>>>

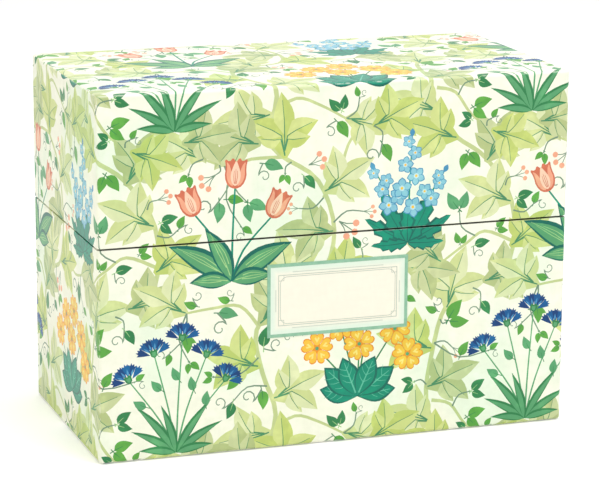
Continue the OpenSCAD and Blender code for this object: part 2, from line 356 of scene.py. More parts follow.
def coral_group(d, x, y, size):
    """Coral cups on bent stems, with a few broad leaves."""
    heads = [(-10.5, 19.5, 22), (1.0, 26.5, -3), (11.5, 17.5, -26)]
    leaves = ((46, 21, 6.6), (-48, 20, 6.6), (14, 17, 5.6), (-72, 12, 5.2), (76, 12, 5.0))
    stems(d, x, y, size, heads, 0.3, 0.5, "teal", 0.85, 0.6)
    for turn, length, width in leaves:
        d.place_leaf(x, y, turn, size)
        d.fill("teal_dark", blade(length, width, -length * 0.22, 9, 0.9))
        d.fill("leaf", blade(length * 0.94, width * 0.72, -length * 0.2, 9, 0.9), -0.25, 0.15)
        for off, start, stop in ((0, 0.1, 0.9), (-0.9, 0.25, 0.8), (0.9, 0.3, 0.72)):
            vein = [(off * 0.5, length * start), (off - length * 0.05, length * (start + stop) / 2),
                    (off * 0.4 - length * 0.2 * stop * stop, length * stop)]
            d.line("leaf_light", vein, 0.3, 0.1)
    for hx, hy, lean in heads:
        cup_bloom(d, x + hx * size, y + hy * size, lean, 0.98 * size)


def sky_spires(d, x, y, size):
    """Spires of small pale blue florets over toothed leaves."""
    spires = [(-10.5, 22.0, 24), (1.0, 31.0, -2), (11.0, 20.0, -28)]
    leaves = ((66, 15), (-68, 15), (36, 17), (-34, 17), (4, 13), (-98, 11), (98, 11))
    stems(d, x, y, size, spires, 0.4, 0.5, "teal", 0.8, 0.4)
    for turn, length in leaves:
        d.place_leaf(x, y, turn)
        toothed_leaf(d, length * size, length * 0.42 * size)
    for sx, sy, lean in spires:
        for k in range(5):
            t = 0.52 + 0.11 * k
            side = 1 if k % 2 else -1
            px = x + sx * (0.3 * t + 0.7 * t * t) * size + side * (2.3 - 0.35 * k) * size
            star_bloom(d, px, y + sy * t * size, 31 * k + lean, (1.12 - 0.1 * k) * size)
        d.place(x + sx * size, y + sy * size, lean, size)
        d.fill("sky_dark", blade(2.6, 1.6, 0, 5, 1.0))


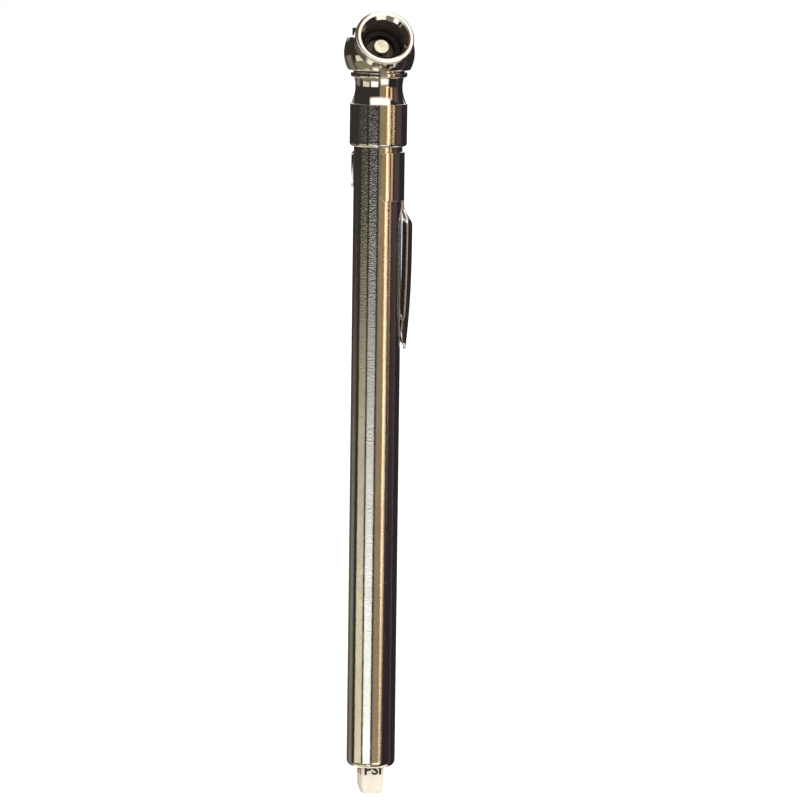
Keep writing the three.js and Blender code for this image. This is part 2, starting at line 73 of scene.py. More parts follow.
chuck_low, chuck_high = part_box("chuck_body")
COLLAR_R = BARREL_R + 0.85 * MM
COLLAR_HEIGHT = 8.3 * MM
BALL_R = chuck_high.x
BALL_HALF_HEIGHT = 3.25 * MM
BALL_CENTRE = 18 * MM  # above the collar's lower edge

MOUTH_TILT, MOUTH_TURN = 30, 10.5  # degrees: above level, and from -Y towards +X
VALVE_BORE_R = 4 * MM
BORE_FLOOR = 0.5 * MM  # this and the next, from the ball's centre along the mouth's axis
RIM_FRONT = 6.8 * MM

TRAVEL = 50 * MM  # of the bar and the piston

head_frame = Matrix.Translation((0, 0, chuck_low.z))
mouth_frame = (
    Matrix.Translation((0, 0, chuck_low.z + BALL_CENTRE))
    @ Matrix.Rotation(radians(MOUTH_TURN), 4, "Z")
    @ Matrix.Rotation(radians(90 - MOUTH_TILT), 4, "X")
)


# ------------------------------------------------------------------ mesh helpers

def lerp(a, b, t):
    return a + (b - a) * t


def arc(r, z, radius, start, end, steps=8):
    """Points of an outline on an arc, angles in degrees from the +r direction."""
    angles = [radians(start + (end - start) * i / steps) for i in range(steps + 1)]
    return [(r + radius * cos(a), z + radius * sin(a)) for a in angles]


def add_object(name, data):
    """Puts a new object with this mesh, curve, light or camera into the scene."""
    obj = bpy.data.objects.new(name, data)
    bpy.context.scene.collection.objects.link(obj)
    return obj


def smooth(obj, angle=30):
    """Shades the mesh smooth, except at edges sharper than angle degrees."""
    mesh = obj.data
    mesh.polygons.foreach_set("use_smooth", [True] * len(mesh.polygons))
    mesh.set_sharp_from_angle(angle=radians(angle))
    return obj


def to_mesh(name, bm):
    mesh = bpy.data.meshes.new(name)
    bm.to_mesh(mesh)
    bm.free()
    return mesh


def evaluated_mesh(obj):
    """The object's mesh with its modifiers applied, or a text object's letters as a mesh."""
    bpy.context.view_layer.update()
    return bpy.data.meshes.new_from_object(obj.evaluated_get(bpy.context.evaluated_depsgraph_get()))


def held(outline, closed, near=0.03 * MM):
    """The outline with a point close to each end of its long sides, so that they shade flat."""
    points = []
    for i, (r, z) in enumerate(outline):
        points.append((r, z))
        if i + 1 == len(outline) and not closed:
            break
        next_r, next_z = outline[(i + 1) % len(outline)]
        length = hypot(next_r - r, next_z - z)
        if length > 8 * near:
            share = near / length
            points += [(lerp(r, next_r, t), lerp(z, next_z, t)) for t in (share, 1 - share)]
    return points


def turned_mesh(name, outline, sides=SIDES):
    """A closed mesh turned about Z.

    The outline runs anticlockwise in (r, z), from axis to axis or round on itself.
    """
    closed = outline[0][0] > 0
    bm = bmesh.new()
    rings = []
    for r, z in held(outline, closed):
        if r == 0:
            rings.append([bm.verts.new((0, 0, z))])
        else:
            angles = (2 * pi * i / sides for i in range(sides))
            rings.append([bm.verts.new((r * cos(a), r * sin(a), z)) for a in angles])
    pairs = list(zip(rings, rings[1:])) + ([(rings[-1], rings[0])] if closed else [])
    for low, high in pairs:
        for i in range(sides):
            j = (i + 1) % sides
            corners = [low[i % len(low)], low[j % len(low)], high[j % len(high)], high[i % len(high)]]
            corners = list(dict.fromkeys(corners))
            if len(corners) > 2:
                bm.faces.new(corners)
    return to_mesh(name, bm)


def disc_mesh(r, low, high, sides=SIDES):
    return turned_mesh("disc", [(0, low), (r, low), (r, high), (0, high)], sides)


def loft_mesh(name, sections):
    """A closed skin over sections with equal numbers of points, with flat ends."""
    bm = bmesh.new()
    rings = [[bm.verts.new(p) for p in section] for section in sections]
    count = len(sections[0])
    for low, high in zip(rings, rings[1:]):
        for i in range(count):
            j = (i + 1) % count
            bm.faces.new((low[i], low[j], high[j], high[i]))
    bm.faces.new(rings[0][::-1])
    bm.faces.new(rings[-1])
    bmesh.ops.recalc_face_normals(bm, faces=bm.faces)
    return to_mesh(name, bm)


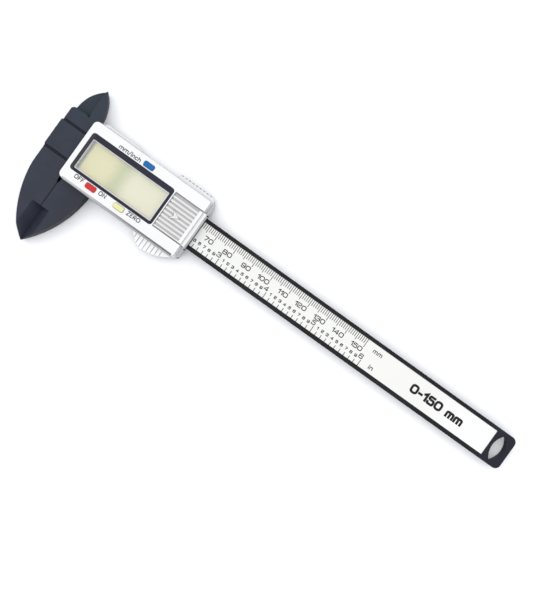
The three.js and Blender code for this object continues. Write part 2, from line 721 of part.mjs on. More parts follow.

<<<

From the records given above, copy all lines containing "code".

Response to this task:
Continue the OpenSCAD and Blender code for this object: part 2, from line 356 of scene.py. More parts follow.
Keep writing the three.js and Blender code for this image. This is part 2, starting at line 73 of scene.py. More parts follow.
The three.js and Blender code for this object continues. Write part 2, from line 721 of part.mjs on. More parts follow.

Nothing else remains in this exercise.